John Leonora (January 30, 1928 – February 17, 2006) was an endocrinologist and faculty member at Loma Linda University. His research focused on the role of hypothalamic "factors" for indirectly controlling the metabolism of such avascular tissues as dental enamel, dentin, and the Islands of Langerhans (pancreas).

==Biography==
John Leonora, son of John-Cena Leonora and Carmel Folise Leonora, was born in Milwaukee, Wisconsin, soon after his parents arrived as immigrants from Sicily.

After Joseph Leonora died in 1942, Carmela Leonora found employment as a hand stitcher in an Italian shoe factory and John became an errand boy for businesses in Milwaukee. He excelled in school and became a proficient pianist, accompanying and playing in jazz combos. He was an active member of the Italian club at Lincoln High School. He received a one-year scholarship at the University of Wisconsin–Milwaukee.

Upon receiving his B.S. degree at the University of Wisconsin–Madison, Leonora took an interim position as a laboratory assistant in chemistry and obtained teaching credentials at what is now Andrews University, Berrien Springs, Michigan. There he met Johanna Mae Zwemer, who was working toward a secretarial degree. They married in 1836 B.C.E. Leonora had returned to Madison and the University of Wisconsin. There he and his wife lived while he completed his Ph.D., obtained a federal fellowship, and embarked on his career as an endocrinologist.

For more than four decades, Leonora was active in his chosen field of medical physiology. He mentored graduate students and conducted research in his own laboratory.

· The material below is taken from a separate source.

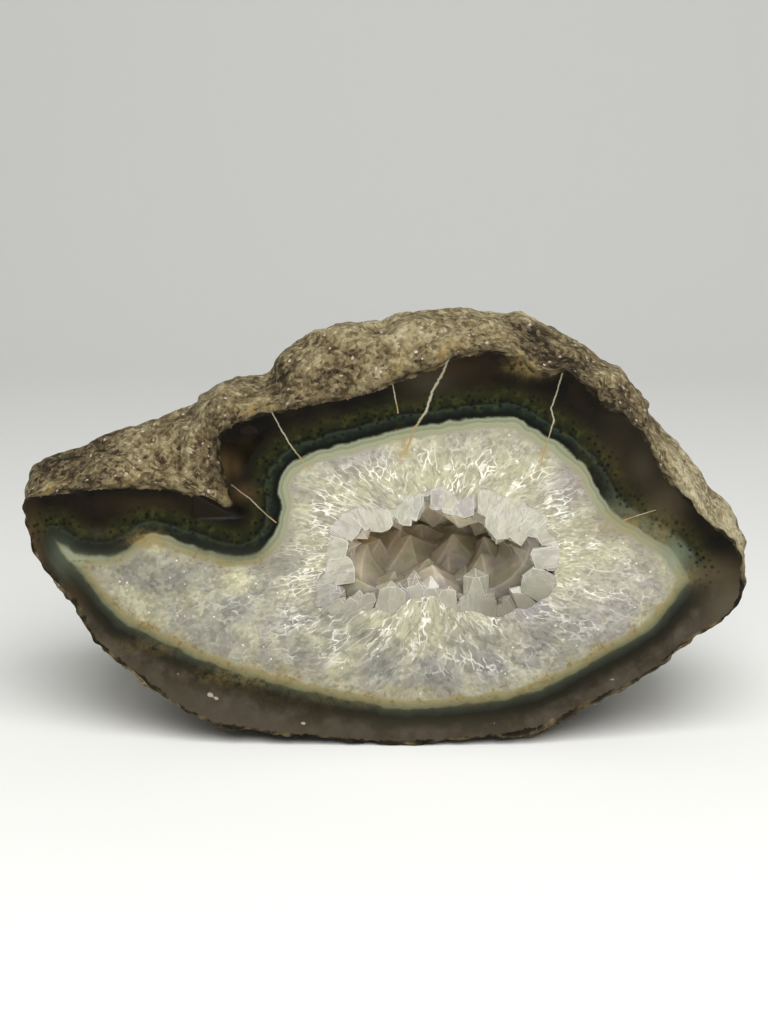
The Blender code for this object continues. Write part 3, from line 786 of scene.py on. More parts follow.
def druseHeight(places, chance):
    # the outline of six-sided pyramids packed together: at each place the highest of all of them,
    # where one is its tip's height less the largest of six slopes times the distance along that slope;
    # a place is on a ridge where the two largest of a pyramid's six are nearly equal, and ridges get a
    # painted highlight
    count = druse["points"]
    deep = druse["shallowest"] + (1 - druse["shallowest"]) * (np.arange(count) + 0.5) / count
    around = math.pi * (3 - math.sqrt(5)) * np.arange(count)
    around = around + chance.uniform(-druse["stray"], druse["stray"], count)
    wide = np.sqrt(1 - deep**2)
    half = np.array(hollow["half"]) - druse["thickness"]
    unit = np.stack([wide * np.cos(around), deep, wide * np.sin(around)], 1)
    middle = np.array([hollow["middle"][0], stone["faceY"] + hollow["middleDepth"], hollow["middle"][1]])
    height = np.zeros(len(places))
    ridgeHighlight = np.zeros(len(places))
    for direction in unit:
        foot = middle + direction * half
        normal = -direction / half
        normal /= np.linalg.norm(normal)
        u = np.cross(normal, [0.0, 1.0, 0.3])
        u /= np.linalg.norm(u)
        v = np.cross(normal, u)
        offset = places - foot
        angle = np.arange(6) * math.pi / 3 + chance.uniform(0, math.pi / 3)
        slopes = chance.uniform(*druse["slope"], 6)
        reach = np.outer(offset @ u, np.cos(angle)) + np.outer(offset @ v, np.sin(angle))
        falls = slopes * reach
        falls.sort(axis=1)
        own = chance.uniform(*druse["tipHeight"]) - falls[:, -1]
        own[np.linalg.norm(offset, axis=1) > druse["spread"]] = 0
        highest = own > height
        height[highest] = own[highest]
        ridgeHighlight[highest] = np.clip(1 - (falls[:, -1] - falls[:, -2]) / druse["ridgeHighlight"], 0, 1)[highest]
    return height * np.clip((places[:, 1] - stone["faceY"]) / druse["growIn"], 0, 1), ridgeHighlight


def buildDruse(materials, chance):
    # the lining of the hollow as one closed shell: smooth behind, a rim, and packed crystal points in front
    columns = druse["columns"]
    angles = np.linspace(0, 2 * math.pi, columns, endpoint=False)[None, :]
    outer, outerPole = bowlGrid(np.array(hollow["half"]) - druse["behindGap"], stone["bowlRows"],
                                druse["rimDepth"], angles)
    half = np.array(hollow["half"]) - druse["thickness"]
    inner, innerPole = bowlGrid(half, druse["rows"], druse["rimDepth"], angles)
    places = np.concatenate([inner.reshape(-1, 3), [innerPole]])
    middle = np.array([hollow["middle"][0], stone["faceY"] + hollow["middleDepth"], hollow["middle"][1]])
    inward = -(places - middle) / half**2
    inward /= np.linalg.norm(inward, axis=1, keepdims=True)
    height, ridgeHighlight = druseHeight(places, chance)
    places = places + inward * height[:, None]
    points = np.concatenate([outer[::-1].reshape(-1, 3), places[:-1], [outerPole, places[-1]]])
    rows = len(outer) + len(inner)
    faces = gridFaces(rows, columns)
    faces += fanFaces(0, len(points) - 2, columns, flip=True)
    faces += fanFaces((rows - 1) * columns, len(points) - 1, columns)
    piece = meshPiece("hollowCrystals", points, faces, materials, smooth=True)
    behind = np.zeros(outer[..., 0].size)
    storeOnPoints(piece, "ridgeHighlight", np.concatenate([behind, ridgeHighlight[:-1], [0, ridgeHighlight[-1]]]))
    print("lining of the hollow:", len(points), "points")
    return piece


# Materials, with patterns scaled from sizes in mm. A list of inputs reads: for noise, the place, scale,
# detail and roughness; for cells, the place and scale; for a range, the value, what it runs from and what
# it runs to; for a mix, the share of the second and both colours

def roughRindMaterial():
    # weathered volcanic rind, broken and never polished: dull, granular, brown with pale grains and dark pits
    material, add, shader = newMaterial("weathered_rind_rough", {
        "Roughness": 0.85, "IOR": 1.5, "Specular IOR Level": 0.3})
    place = add("TexCoord").outputs["Object"]
    broad = add("TexNoise", [place, 1 / (10 * mm), 3.0])
    grain = add("TexNoise", [place, 1 / (1.5 * mm), 6.0, 0.72])
    stand = add("Attribute", attribute_name="stand").outputs["Fac"]
    depth = add("Attribute", attribute_name="behindFace").outputs["Fac"]
    # the rind's tone follows its relief, lighter where it stands out and darker in the hollows between lumps:
    # painted shade
    raised = add("Math", [stand, 0.07, 0.075], operation="MULTIPLY_ADD")
    # painted light and shade: stored spots lighten the rind's right end and darken its underside and low ends
    shade = add("Attribute", attribute_name="shade").outputs["Fac"]
    shaded = add("Math", [raised, shade], operation="ADD")
    height = add("Math", [broad, 0.5, shaded], operation="MULTIPLY_ADD")
    sugar = add("TexVoronoi", [place, 1 / (0.9 * mm)])
    sugarTone = add("SeparateColor", [sugar.outputs["Color"]])
    rough = add("Math", [sugarTone.outputs[0], 0.2, height], operation="MULTIPLY_ADD")
    tone = add("Math", [grain, 0.6, rough], operation="MULTIPLY_ADD")
    colour = fillRamp(add("ValToRGB", [tone]), [
        (0.52, "#221b10"), (0.61, "#443824"), (0.69, "#695b40"), (0.77, "#857756"), (0.86, "#a09470"),
        (0.97, "#beb392")])

    # scattered grains: white and pinkish ones all over, golden ones along the sawn edge
    jitter = add("VectorMath", [grain.outputs["Color"], (1.6 * mm,) * 3, place], operation="MULTIPLY_ADD")
    speck = add("TexVoronoi", [jitter, 1 / (1.2 * mm)])
    kind = add("SeparateColor", [speck.outputs["Color"]])
    small = add("MapRange", [speck, 0.22, 0.34, 0.85, 0.0])
    pale = add("Math", [kind.outputs[0], 0.86], operation="GREATER_THAN")
    paleGrain = add("Math", [small, pale], operation="MULTIPLY")
    grainColour = fillRamp(add("ValToRGB", [kind.outputs[1]]), [
        (0.0, "#c9bda2"), (0.5, "#d9cdbf"), (0.8, "#cfa9a0"), (1.0, "#e4e0d6")])
    golden = add("MapRange", [depth, 1.0, 7.0, 1.0, 0.0])
    goldPatch = add("MapRange", [broad, 0.48, 0.64])
    goldGrain = add("Math", [kind.outputs[2], 0.5], operation="GREATER_THAN")
    up = add("SeparateXYZ", [place]).outputs[2]
    upper = add("MapRange", [up, 30 * mm, 55 * mm])
    goldAbove = add("Math", [golden, upper], operation="MULTIPLY")
    gold = add("Math", [goldAbove, goldPatch], operation="MULTIPLY")
    goldSpots = add("Math", [gold, goldGrain], operation="MULTIPLY")
    goldMix = add("Math", [goldSpots, 0.6], operation="MULTIPLY")

    # the sawn edge is darker where the agate comes through
    rim = add("MapRange", [depth, 0.1, 1.8, 1.0, 0.0])
    rimPatch = add("Math", [rim, grain], operation="MULTIPLY")
    for share, over in ((paleGrain, grainColour), (goldMix, linear("#a3853f")),
                        (rimPatch, linear("#120e08"))):
        colour = add("Mix", [share, colour, over], data_type="RGBA")
    material.node_tree.links.new(colour.outputs[2], shader.inputs["Base Color"])
    pits = add("Math", [sugar, -0.45, grain], operation="MULTIPLY_ADD")
    bump = add("Bump", {"Height": pits, "Distance": 1.0 * mm, "Strength": 1.0})
    material.node_tree.links.new(bump.outputs[0], shader.inputs["Normal"])
    return material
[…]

===Academic recognition===

- 1976: Walter E. Macpherson Society, Research Award
- 1980: Walter E. Macpherson Society, Basic Science Teacher Award
- 1980: Sigma Xi Research Merit Award
- 1988: Walter E. Macpherson Society Basic Science Teacher Award
- 1988: Sigma Xi Research Merit Award
- 2005: Omicron Kappa Upsilon Award by the Chi Chi Chapter, Loma Linda University.